Wednesday, October 27, 2010

Nothing to Show

Today I learned of the death of the first of my clients I ever housed through the Streets to Homes program. He was in his mid-twenties and died of an overdose. Adrian (I’ve changed all names here, for the usual reasons) was a kid engaged in an intense battle with his addictions. It was an all-consuming battle, but I can’t truly describe it as a battle ‘against’ his addictions. At times, it was clearly his sobriety that was the enemy. At other times, it seemed it was he himself he was determined to undo. Though the battle seemed to be on-going, and the focus of most of his waking moments, the battle lines were never very clearly drawn. I imagine that his was a battle like many that occur in wars, once romance and patriotism and the veneer of order are peeled away – a confusing horror of weapons wielded in anger but without aim, of blind violence against whatever person or object is near, of rape and vengeance seized upon with an unreigned appetite whenever the opportunity presents itself.
When Adrian was on the street, before he was housed and making some tentative steps toward recovery, while he was still sleeping in parking garages and on top of grates in the downtown core, he was the youngest in a crowd of homeless men who were all locked in debilitating struggles with alcohol and drugs and who formed a loose yet cohesive community. There was Ted, a man in his mid-forties who had himself once been a social worker. Ted also had a claim as the “youngest” of the crowd, in the sense that he had the least direct experience of the streets, having only become homeless a few months before. He was the centre of the group, the one around whom the others congregated, partly because of his age, because of his education, and possibly because his having once been a worker himself testified to the arbitrariness of the catastrophe that had put each of them on the street. But it also had a lot to do with his calm and easy spirit, and his way of pulling the guys into moving the same way, instead of against each another. There was Bernie, in his thirties, who proudly and ardently refused all help from workers, but who loved to welcome and talk with us all the same. There was Donnie, living half the time with the grate crowd and the rest of his time with a mentally and emotionally fragile girlfriend he shared a tumultuous and sometimes violent relationship with. In all, there were about ten regulars and hangers-on, about half of them Caucasian and the other half Native, sharing their booze and sleeping space on the grate, caring for one or two dogs, supporting one another through their arrests, visits to emergency rooms and stays in detox when the lifestyle became too intense to bear.

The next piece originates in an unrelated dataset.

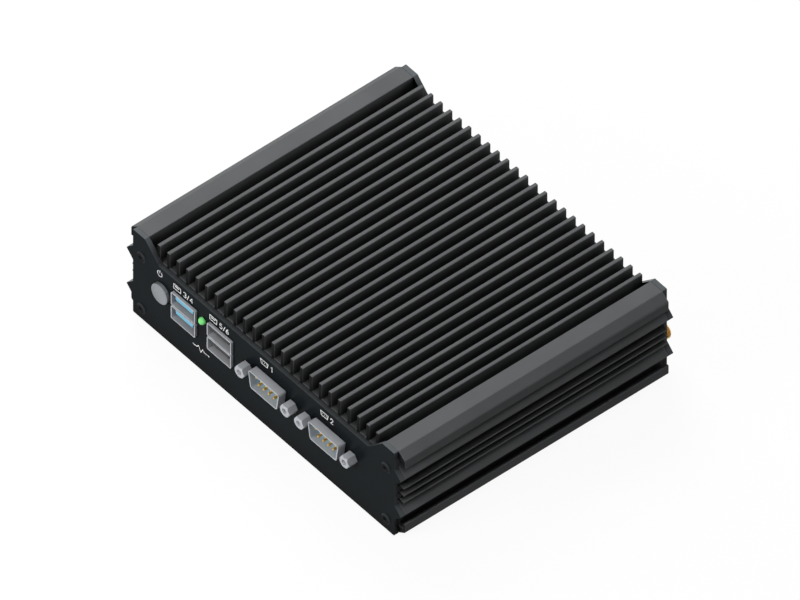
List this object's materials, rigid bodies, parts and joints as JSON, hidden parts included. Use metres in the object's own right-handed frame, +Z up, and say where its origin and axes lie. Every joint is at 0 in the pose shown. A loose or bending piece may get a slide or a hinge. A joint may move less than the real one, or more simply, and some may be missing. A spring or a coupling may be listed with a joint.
{
  "type": "fanless industrial computer",
  "caption": "Compact fanless computer: finned extruded housing between end plates, with serial, USB, network and antenna connectors and a push-button.",
  "frame": {"origin": "under the middle of the machine, from side to side and from jackscrew faces to antenna jack rims, on the plane its feet stand on", "axes": "+X along the front to the right, +Y from the front to the back, +Z up"},
  "size_m": [0.151, 0.1364, 0.044],
  "materials": {
    "black_aluminium": "satin black anodised extrusion",
    "black_plate": "semi-gloss black coated sheet",
    "black_screws": "black oxide",
    "button_metal": "satin, finely turned",
    "connector_metal": "nickel plated, satin",
    "blue_plastic": "moulded",
    "black_plastic": "moulded",
    "teal_plastic": "moulded",
    "gold_contacts": "gold plated",
    "green_lens": "translucent",
    "rubber": "soft, matt",
    "circuit_board": "solder mask",
    "bare_aluminium": "milled",
    "thermal_pad": "soft, matt",
    "chip": "moulded",
    "plated_steel": "zinc plated"
  },
  "bodies": {
    "chassis": {"antenna_jack_left": "gold_contacts", "antenna_jack_right": "gold_contacts", "antenna_nuts": "gold_contacts", "board_screws": "plated_steel", "board_standoffs": "plated_steel", "bottom_cover": "black_plate", "bottom_cover_screws": "black_screws", "bracket_press_nuts": "plated_steel", "card_posts": "plated_steel", "card_screws": "plated_steel", "coin_cell": "plated_steel", "coin_cell_holder": "black_plastic", "front_plate": "black_plate", "front_plate_screws": "black_screws", "heat_spreader_block": "bare_aluminium", "heatsink_housing": "black_aluminium", "lan_contacts": "gold_contacts", "lan_left_housing": "black_plastic", "lan_left_shell": "connector_metal", "lan_right_housing": "black_plastic", "lan_right_shell": "connector_metal", "led_holder": "black_plastic", "memory_module": "circuit_board", "memory_socket": "black_plastic", "motherboard": "circuit_board", "power_inlet_body": "black_plastic", "power_inlet_pin": "connector_metal", "power_switch_body": "black_plastic", "processor": "chip", "radio_module": "circuit_board", "radio_socket": "black_plastic", "rear_plate": "black_plate", "rear_plate_screws": "black_screws", "rubber_feet": "rubber", "serial_jackscrews": "connector_metal", "serial_left_insulator": "teal_plastic", "serial_left_pins": "gold_contacts", "serial_left_shell": "connector_metal", "serial_right_insulator": "teal_plastic", "serial_right_pins": "gold_contacts", "serial_right_shell": "connector_metal", "spreader_screws": "plated_steel", "status_led": "green_lens", "storage_module": "circuit_board", "storage_socket": "black_plastic", "thermal_pad": "thermal_pad", "usb_left_contacts": "gold_contacts", "usb_left_insulator": "blue_plastic", "usb_left_shell": "connector_metal", "usb_rear_contacts": "gold_contacts", "usb_rear_insulator": "blue_plastic", "usb_rear_shell": "connector_metal", "usb_right_contacts": "gold_contacts", "usb_right_insulator": "black_plastic", "usb_right_shell": "connector_metal", "video_port_insulator": "black_plastic", "video_port_shell": "connector_metal"},
    "power_button": {"power_button_cap": "button_metal", "power_switch_plunger": "black_plastic"}
  },
  "joints": [
    {"name": "power_button_press", "type": "slide", "parent": "chassis", "child": "power_button", "axis": [0, 1, 0], "range_m": [0, 0.0008], "stiffness_N_per_m": 800, "springref_m": -0.0005}
  ]
}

At any given time, two or three of them were strongly motivated to work at getting housing, but perhaps the most serious of their challenges was staying focused and sober long enough to move forward. And one of the most impressive and moving aspects of this community was how, to a man, they alternately supported and pressured Adrian, the youngest, and Ted, the newest of their number, to make the necessary changes to escape the street. This concern was masked in bravado at times, and in the claim that these two were less strong, fit or ready for the harshness of the streets, while they themselves could stand it awhile longer. They had already survived it for years, after all. But beneath the show of deference and concern, one could usually glimpse the fear, that maybe they’d withstood the streets for too long to ever break free. Adrian could be saved because he was still so young, and because his father still came looking for him, sitting with hims in coffee shops and going along on appointments at the OW office, visiting him in Detox and going with him to see the ruined and smelly rooms his benefits might afford, even offering him inducements to try getting clean one more time. Ted might be saved because he’d once had a substantial success in the world, and not in the too-distant past. And he had a wife who hadn't given up and wanted to be with him. And he had a dog, and what a friend a blessing and dog is when you live on the street. Maybe he could make it again.

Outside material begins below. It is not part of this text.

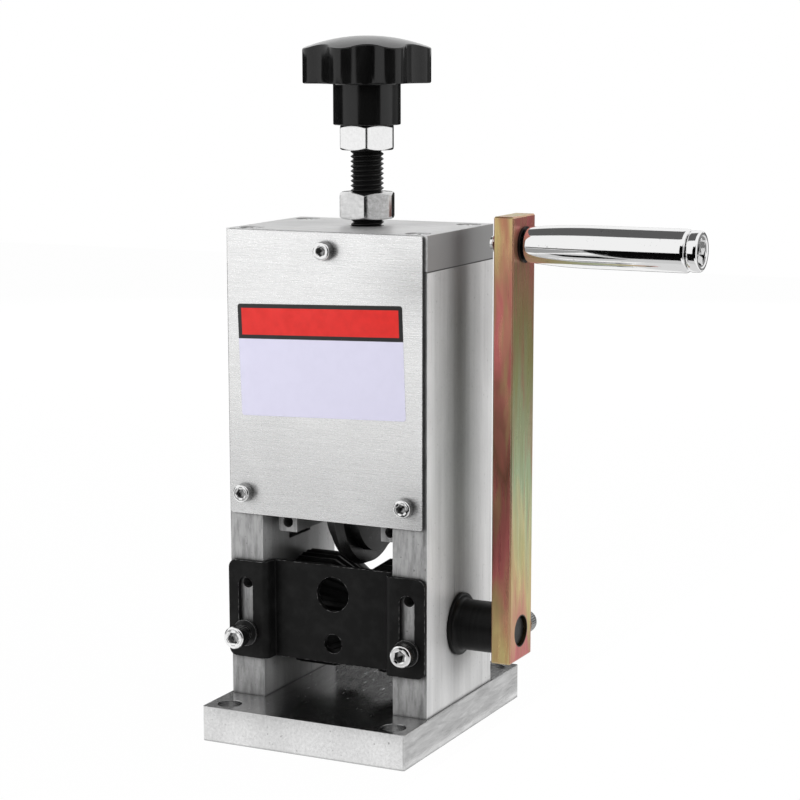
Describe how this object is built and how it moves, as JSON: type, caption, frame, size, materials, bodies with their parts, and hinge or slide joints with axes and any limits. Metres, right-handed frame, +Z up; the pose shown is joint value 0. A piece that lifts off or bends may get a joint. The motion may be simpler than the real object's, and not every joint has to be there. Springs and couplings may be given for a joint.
{
  "type": "hand crank wire stripper",
  "caption": "Bench wire stripper: a hand crank turns a grooved feed roller under a round blade whose height is set by a star knob on a screw, in an aluminium frame.",
  "frame": {"origin": "middle of the underside of the base plate", "axes": "+Z up, +X towards the crank, -Y towards the user, where the wire goes in"},
  "size_m": [0.1757, 0.102, 0.2542],
  "materials": {
    "aluminium_plate": "milled",
    "brushed_cover": "fine brushed",
    "bright_fastener": "bright zinc",
    "black_sheet": "satin black",
    "black_oxide": "black oxide",
    "yellow_zinc": "iridescent yellow zinc",
    "chrome_grip": "mirror",
    "knob_plastic": "gloss",
    "black_sleeve": "satin",
    "bush_bronze": "sintered",
    "tool_steel": "ground"
  },
  "bodies": {
    "frame": {"base_plate": "aluminium_plate", "base_screws": "bright_fastener", "side_plate_left": "aluminium_plate", "side_plate_right": "aluminium_plate", "top_block": "aluminium_plate", "top_screws": "bright_fastener", "front_cover": "brushed_cover", "rear_cover": "brushed_cover", "front_cover_screws": "bright_fastener", "rear_cover_screws": "bright_fastener", "guide_screws": "bright_fastener", "guide_washers": "bright_fastener", "shaft_bush_left": "bush_bronze", "shaft_bush_right": "bush_bronze"},
    "drive": {"drive_shaft": "black_oxide", "roller_key": "tool_steel", "feed_roller": "black_oxide", "end_washer": "bright_fastener", "shaft_circlip": "black_oxide", "spacer_sleeve": "black_sleeve", "crank_arm": "yellow_zinc", "crank_clamp_screw": "bright_fastener", "handle_bolt": "chrome_grip", "handle_washer": "black_oxide"},
    "grip": {"handle_grip": "chrome_grip"},
    "carriage": {"blade_carriage": "aluminium_plate", "axle_screws": "black_oxide", "screw_retainer": "tool_steel", "retainer_screws": "bright_fastener", "blade_axle": "tool_steel", "blade_spacer_left": "black_oxide", "blade_spacer_right": "black_oxide"},
    "blade": {"cutting_blade": "tool_steel"},
    "adjuster": {"adjusting_screw": "black_oxide", "knob_nut": "bright_fastener", "star_knob": "knob_plastic"},
    "lock_nut": {"lock_nut": "bright_fastener"},
    "guide": {"wire_guide": "black_sheet"}
  },
  "joints": [
    {"name": "crank_spin", "type": "hinge", "parent": "frame", "child": "drive", "pos_m": [0, -0.002, 0.042], "axis": [1, 0, 0], "continuous": true},
    {"name": "handle_spin", "type": "hinge", "parent": "drive", "child": "grip", "pos_m": [0.09, -0.002, 0.1819], "axis": [1, 0, 0], "continuous": true},
    {"name": "carriage_slide", "type": "slide", "parent": "frame", "child": "carriage", "axis": [0, 0, 1], "range_m": [-0.0027, 0.014]},
    {"name": "knob_turn", "type": "hinge", "parent": "carriage", "child": "adjuster", "pos_m": [0.0016, 0, 0.2], "axis": [0, 0, 1], "range_deg": [-600, 2890]},
    {"name": "blade_spin", "type": "hinge", "parent": "carriage", "child": "blade", "pos_m": [0.0016, -0.002, 0.087], "axis": [1, 0, 0], "continuous": true},
    {"name": "lock_nut_slide", "type": "slide", "parent": "frame", "child": "lock_nut", "axis": [0, 0, 1], "range_m": [-0.0026, 0.01]},
    {"name": "guide_slide", "type": "slide", "parent": "frame", "child": "guide", "axis": [0, 0, 1], "range_m": [-0.0145, 0]}
  ],
  "couplings": [
    {"joint": "knob_turn", "follows": "carriage_slide", "rad_per_m": 3590.4}
  ]
}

And in fact, two years further on, Ted has made leaps. He’s been housed for over a year now. He’s reconnected with family. He’s even looking into university, to work at completing a degree. He tried making the occasional visit to the grate, “for old times”, and to reconnect with those who’d kept him alive and going when he didn’t always feel he could himself. But every time he did so, he wound up on a binge, wasted, blacked out, maybe arrested. So he finally stopped going back there. He’s learned to keep his eyes directed forward.
But Adrian didn’t make it. The last I heard of him before today was from Donnie, now housed himself, no longer with the girlfriend, working part-time, but still on the street with the guys from time to time. He told me that Adrian still came around too much, still used indiscriminately, both alcohol and whatever else was put in front of him. And now he’s gone.
Adrian isn’t the only one of my clients to die an untimely death, directly related to street life. There’ve been a few. But learning of his death today really struck me. It brought to mind the early mornings when I’d find him along the sidewalk, cold and shaking violently from early withdrawal, panning for a few dollars so he could make a trip to the beer store when it opened, to start his day right. He’d acknowledge the pain, but would then laugh it off. He’d tell me he knew what he was doing, and that he’d kick all of this. He knew how to. He’d done if before and would do it again, from will power and from the smarts he knew he had. He just wasn’t ready yet. Why pretend he was. The day would come. We’d all see.